== Requirement ==
Take the line containing "that you describe." and all lines after it to the end of the records, and output them exactly.

== Provided data ==
* * *

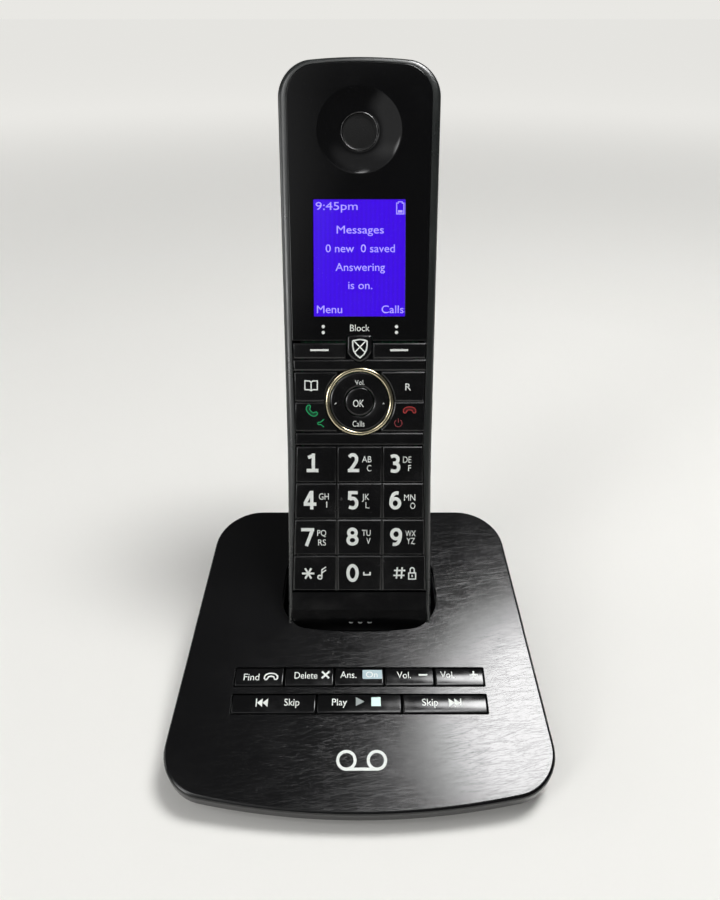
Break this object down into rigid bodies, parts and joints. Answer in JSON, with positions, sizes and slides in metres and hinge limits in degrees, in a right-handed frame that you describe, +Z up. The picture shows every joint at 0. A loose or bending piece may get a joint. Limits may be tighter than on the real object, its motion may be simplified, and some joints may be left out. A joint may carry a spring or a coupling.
{
  "type": "answering machine",
  "caption": "Cordless telephone handset with screen and keypad standing in the cradle of a wedge-shaped base with answering-machine buttons on its sloping deck.",
  "frame": {"origin": "centre of the footprint of the whole object on the table", "axes": "+Z up, +X to the right of a user facing the keys, -Y towards the user"},
  "size_m": [0.112, 0.1454, 0.1811],
  "materials": {
    "gloss_black": "gloss moulded, fine scuffs",
    "satin_black": "satin moulded",
    "key_black": "gloss moulded key caps",
    "lens_black": "polished, black-printed acrylic",
    "screen": "lit display",
    "chrome_ring": "warm bright plating",
    "moulded_white": "moulded",
    "silicone": "moulded silicone",
    "rubber_foot": "moulded rubber",
    "circuit_board": "solder mask",
    "metal_can": "pressed can",
    "cell_wrap": "shrink sleeve",
    "nickel": "nickel plated",
    "zinc_screw": "zinc plated",
    "socket_plastic": "moulded"
  },
  "bodies": {
    "base": {"base_top_cover": "gloss_black", "base_bottom_cover": "satin_black", "cradle_cup": "satin_black", "base_pcb": "circuit_board", "button_board": "circuit_board", "base_button_mat": "silicone", "base_speaker": "metal_can", "power_socket": "socket_plastic", "line_socket": "socket_plastic", "base_feet": "rubber_foot", "base_screws": "zinc_screw"},
    "handset": {"handset_front_cover": "gloss_black", "handset_rear_cover": "satin_black", "handset_lens": "lens_black", "display_module": "screen", "earpiece_cap": "satin_black", "nav_ring": "chrome_ring", "keymat": "silicone", "handset_pcb": "circuit_board", "receiver": "metal_can", "microphone": "metal_can", "ringer_speaker": "metal_can", "battery_cells": "cell_wrap", "battery_contacts": "nickel", "handset_charge_pads": "nickel", "handset_screws": "zinc_screw"},
    "battery_cover": {"battery_cover": "satin_black"},
    "key_1": {"key_1": "key_black"},
    "key_2": {"key_2": "key_black"},
    "key_3": {"key_3": "key_black"},
    "key_4": {"key_4": "key_black"},
    "key_5": {"key_5": "key_black"},
    "key_6": {"key_6": "key_black"},
    "key_7": {"key_7": "key_black"},
    "key_8": {"key_8": "key_black"},
    "key_9": {"key_9": "key_black"},
    "key_0": {"key_0": "key_black"},
    "key_star": {"key_star": "key_black"},
    "key_hash": {"key_hash": "key_black"},
    "softkey_left": {"softkey_left": "key_black"},
    "softkey_right": {"softkey_right": "key_black"},
    "block_key": {"block_key": "key_black"},
    "book_key": {"book_key": "key_black"},
    "recall_key": {"recall_key": "key_black"},
    "call_key": {"call_key": "key_black"},
    "end_key": {"end_key": "key_black"},
    "ok_key": {"ok_key": "key_black"},
    "nav_spreader": {"nav_spreader": "moulded_white"},
    "nav_rocker": {"nav_rocker": "key_black"},
    "find_button": {"find_button": "key_black"},
    "delete_button": {"delete_button": "key_black"},
    "answer_button": {"answer_button": "key_black"},
    "volume_down_button": {"volume_down_button": "key_black"},
    "volume_up_button": {"volume_up_button": "key_black"},
    "skip_back_button": {"skip_back_button": "key_black"},
    "play_stop_button": {"play_stop_button": "key_black"},
    "skip_forward_button": {"skip_forward_button": "key_black"},
    "charge_contact_left": {"charge_contact_left": "nickel"},
    "charge_contact_right": {"charge_contact_right": "nickel"}
  },
  "joints": [
    {"name": "handset_lift", "type": "slide", "parent": "base", "child": "handset", "axis": [0, 0.4226, 0.9063], "range_m": [0, 0.06]},
    {"name": "battery_cover_lift", "type": "slide", "parent": "handset", "child": "battery_cover", "axis": [0, 0.9063, -0.4226], "range_m": [0, 0.006]},
    {"name": "key_1_press", "type": "slide", "parent": "handset", "child": "key_1", "axis": [0, 0.9063, -0.4226], "range_m": [0, 0.0005], "stiffness_N_per_m": 300, "springref_m": -0.001},
    {"name": "key_2_press", "type": "slide", "parent": "handset", "child": "key_2", "axis": [0, 0.9063, -0.4226], "range_m": [0, 0.0005], "stiffness_N_per_m": 300, "springref_m": -0.001},
    {"name": "key_3_press", "type": "slide", "parent": "handset", "child": "key_3", "axis": [0, 0.9063, -0.4226], "range_m": [0, 0.0005], "stiffness_N_per_m": 300, "springref_m": -0.001},
    {"name": "key_4_press", "type": "slide", "parent": "handset", "child": "key_4", "axis": [0, 0.9063, -0.4226], "range_m": [0, 0.0005], "stiffness_N_per_m": 300, "springref_m": -0.001},
    {"name": "key_5_press", "type": "slide", "parent": "handset", "child": "key_5", "axis": [0, 0.9063, -0.4226], "range_m": [0, 0.0005], "stiffness_N_per_m": 300, "springref_m": -0.001},
    {"name": "key_6_press", "type": "slide", "parent": "handset", "child": "key_6", "axis": [0, 0.9063, -0.4226], "range_m": [0, 0.0005], "stiffness_N_per_m": 300, "springref_m": -0.001},
    {"name": "key_7_press", "type": "slide", "parent": "handset", "child": "key_7", "axis": [0, 0.9063, -0.4226], "range_m": [0, 0.0005], "stiffness_N_per_m": 300, "springref_m": -0.001},
    {"name": "key_8_press", "type": "slide", "parent": "handset", "child": "key_8", "axis": [0, 0.9063, -0.4226], "range_m": [0, 0.0005], "stiffness_N_per_m": 300, "springref_m": -0.001},
    {"name": "key_9_press", "type": "slide", "parent": "handset", "child": "key_9", "axis": [0, 0.9063, -0.4226], "range_m": [0, 0.0005], "stiffness_N_per_m": 300, "springref_m": -0.001},
    {"name": "key_0_press", "type": "slide", "parent": "handset", "child": "key_0", "axis": [0, 0.9063, -0.4226], "range_m": [0, 0.0005], "stiffness_N_per_m": 300, "springref_m": -0.001},
    {"name": "key_star_press", "type": "slide", "parent": "handset", "child": "key_star", "axis": [0, 0.9063, -0.4226], "range_m": [0, 0.0005], "stiffness_N_per_m": 300, "springref_m": -0.001},
    {"name": "key_hash_press", "type": "slide", "parent": "handset", "child": "key_hash", "axis": [0, 0.9063, -0.4226], "range_m": [0, 0.0005], "stiffness_N_per_m": 300, "springref_m": -0.001},
    {"name": "softkey_left_press", "type": "slide", "parent": "handset", "child": "softkey_left", "axis": [0, 0.9063, -0.4226], "range_m": [0, 0.0005], "stiffness_N_per_m": 300, "springref_m": -0.001},
    {"name": "softkey_right_press", "type": "slide", "parent": "handset", "child": "softkey_right", "axis": [0, 0.9063, -0.4226], "range_m": [0, 0.0005], "stiffness_N_per_m": 300, "springref_m": -0.001},
    {"name": "block_key_press", "type": "slide", "parent": "handset", "child": "block_key", "axis": [0, 0.9063, -0.4226], "range_m": [0, 0.0005], "stiffness_N_per_m": 300, "springref_m": -0.001},
    {"name": "book_key_press", "type": "slide", "parent": "handset", "child": "book_key", "axis": [0, 0.9063, -0.4226], "range_m": [0, 0.0005], "stiffness_N_per_m": 300, "springref_m": -0.001},
    {"name": "recall_key_press", "type": "slide", "parent": "handset", "child": "recall_key", "axis": [0, 0.9063, -0.4226], "range_m": [0, 0.0005], "stiffness_N_per_m": 300, "springref_m": -0.001},
    {"name": "call_key_press", "type": "slide", "parent": "handset", "child": "call_key", "axis": [0, 0.9063, -0.4226], "range_m": [0, 0.0005], "stiffness_N_per_m": 300, "springref_m": -0.001},
    {"name": "end_key_press", "type": "slide", "parent": "handset", "child": "end_key", "axis": [0, 0.9063, -0.4226], "range_m": [0, 0.0005], "stiffness_N_per_m": 300, "springref_m": -0.001},
    {"name": "ok_key_press", "type": "slide", "parent": "handset", "child": "ok_key", "axis": [0, 0.9063, -0.4226], "range_m": [0, 0.0005], "stiffness_N_per_m": 300, "springref_m": -0.001},
    {"name": "rocker_up_down", "type": "hinge", "parent": "handset", "child": "nav_spreader", "pos_m": [0, 0.01345, 0.08787], "axis": [1, 0, 0], "range_deg": [-2, 2], "stiffness_Nm_per_rad": 0.05},
    {"name": "rocker_left_right", "type": "hinge", "parent": "nav_spreader", "child": "nav_rocker", "pos_m": [0, 0.01345, 0.08787], "axis": [0, 0.4226, 0.9063], "range_deg": [-2, 2], "stiffness_Nm_per_rad": 0.05},
    {"name": "find_button_press", "type": "slide", "parent": "base", "child": "find_button", "axis": [0, 0.2588, -0.9659], "range_m": [0, 0.0006], "stiffness_N_per_m": 400, "springref_m": -0.001},
    {"name": "delete_button_press", "type": "slide", "parent": "base", "child": "delete_button", "axis": [0, 0.2588, -0.9659], "range_m": [0, 0.0006], "stiffness_N_per_m": 400, "springref_m": -0.001},
    {"name": "answer_button_press", "type": "slide", "parent": "base", "child": "answer_button", "axis": [0, 0.2588, -0.9659], "range_m": [0, 0.0006], "stiffness_N_per_m": 400, "springref_m": -0.001},
    {"name": "volume_down_button_press", "type": "slide", "parent": "base", "child": "volume_down_button", "axis": [0, 0.2588, -0.9659], "range_m": [0, 0.0006], "stiffness_N_per_m": 400, "springref_m": -0.001},
    {"name": "volume_up_button_press", "type": "slide", "parent": "base", "child": "volume_up_button", "axis": [0, 0.2588, -0.9659], "range_m": [0, 0.0006], "stiffness_N_per_m": 400, "springref_m": -0.001},
    {"name": "skip_back_button_press", "type": "slide", "parent": "base", "child": "skip_back_button", "axis": [0, 0.2588, -0.9659], "range_m": [0, 0.0006], "stiffness_N_per_m": 400, "springref_m": -0.001},
    {"name": "play_stop_button_press", "type": "slide", "parent": "base", "child": "play_stop_button", "axis": [0, 0.2588, -0.9659], "range_m": [0, 0.0006], "stiffness_N_per_m": 400, "springref_m": -0.001},
    {"name": "skip_forward_button_press", "type": "slide", "parent": "base", "child": "skip_forward_button", "axis": [0, 0.2588, -0.9659], "range_m": [0, 0.0006], "stiffness_N_per_m": 400, "springref_m": -0.001},
    {"name": "charge_contact_left_spring", "type": "slide", "parent": "base", "child": "charge_contact_left", "axis": [0, -0.4226, -0.9063], "range_m": [0, 0.0006], "stiffness_N_per_m": 300, "springref_m": -0.001},
    {"name": "charge_contact_right_spring", "type": "slide", "parent": "base", "child": "charge_contact_right", "axis": [0, -0.4226, -0.9063], "range_m": [0, 0.0006], "stiffness_N_per_m": 300, "springref_m": -0.001}
  ]
}
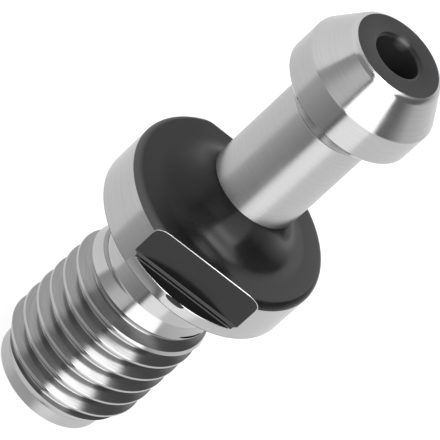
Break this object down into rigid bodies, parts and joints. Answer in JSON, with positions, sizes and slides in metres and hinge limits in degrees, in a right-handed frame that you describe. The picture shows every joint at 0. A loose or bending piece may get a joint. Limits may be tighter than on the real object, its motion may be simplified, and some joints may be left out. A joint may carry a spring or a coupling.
{
  "type": "pull stud",
  "caption": "Turned steel pull stud with a gripping head, slim neck, flange with wrench flats, screw thread and coolant bore, for drawing a tool holder into a spindle.",
  "frame": {"origin": "centre of the thread's end face, on which the stud stands", "axes": "+Z along the stud's axis towards the head; the wrench flats face -Y and +Y"},
  "size_m": [0.023, 0.023, 0.0573],
  "materials": {
    "steel": "fine turned and ground steel, with a matt black oxide finish on the flange's upper face, the wrench flats, the head's front face and the bore"
  },
  "bodies": {
    "root": {"pull_stud": "steel"}
  },
  "joints": []
}
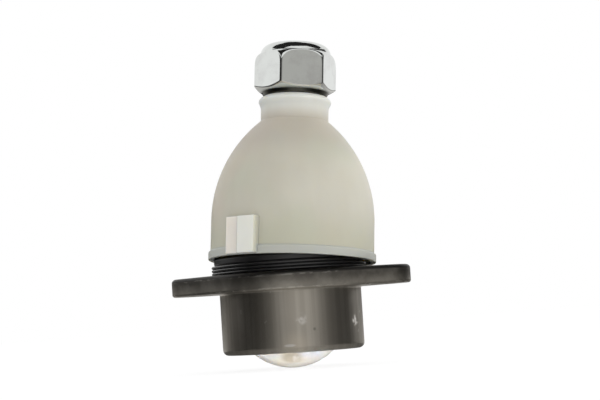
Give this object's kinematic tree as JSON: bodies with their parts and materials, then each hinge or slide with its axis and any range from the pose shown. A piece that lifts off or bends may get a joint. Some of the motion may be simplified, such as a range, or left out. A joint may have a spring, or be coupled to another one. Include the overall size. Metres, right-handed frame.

* * *

== Solution ==
Break this object down into rigid bodies, parts and joints. Answer in JSON, with positions, sizes and slides in metres and hinge limits in degrees, in a right-handed frame that you describe. The picture shows every joint at 0. A loose or bending piece may get a joint. Limits may be tighter than on the real object, its motion may be simplified, and some joints may be left out. A joint may carry a spring or a coupling.
{
  "type": "pull stud",
  "caption": "Turned steel pull stud with a gripping head, slim neck, flange with wrench flats, screw thread and coolant bore, for drawing a tool holder into a spindle.",
  "frame": {"origin": "centre of the thread's end face, on which the stud stands", "axes": "+Z along the stud's axis towards the head; the wrench flats face -Y and +Y"},
  "size_m": [0.023, 0.023, 0.0573],
  "materials": {
    "steel": "fine turned and ground steel, with a matt black oxide finish on the flange's upper face, the wrench flats, the head's front face and the bore"
  },
  "bodies": {
    "root": {"pull_stud": "steel"}
  },
  "joints": []
}
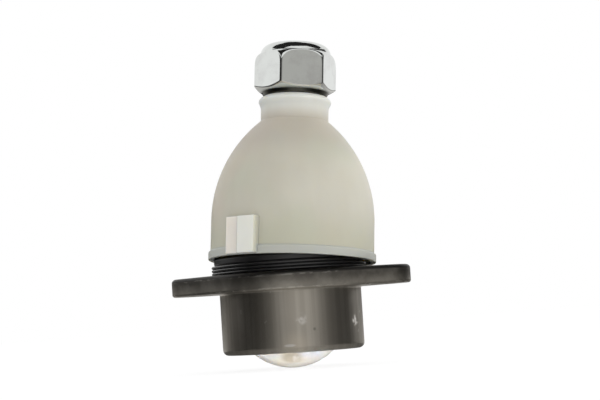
Give this object's kinematic tree as JSON: bodies with their parts and materials, then each hinge or slide with its axis and any range from the pose shown. A piece that lifts off or bends may get a joint. Some of the motion may be simplified, such as a range, or left out. A joint may have a spring, or be coupled to another one. Include the overall size. Metres, right-handed frame.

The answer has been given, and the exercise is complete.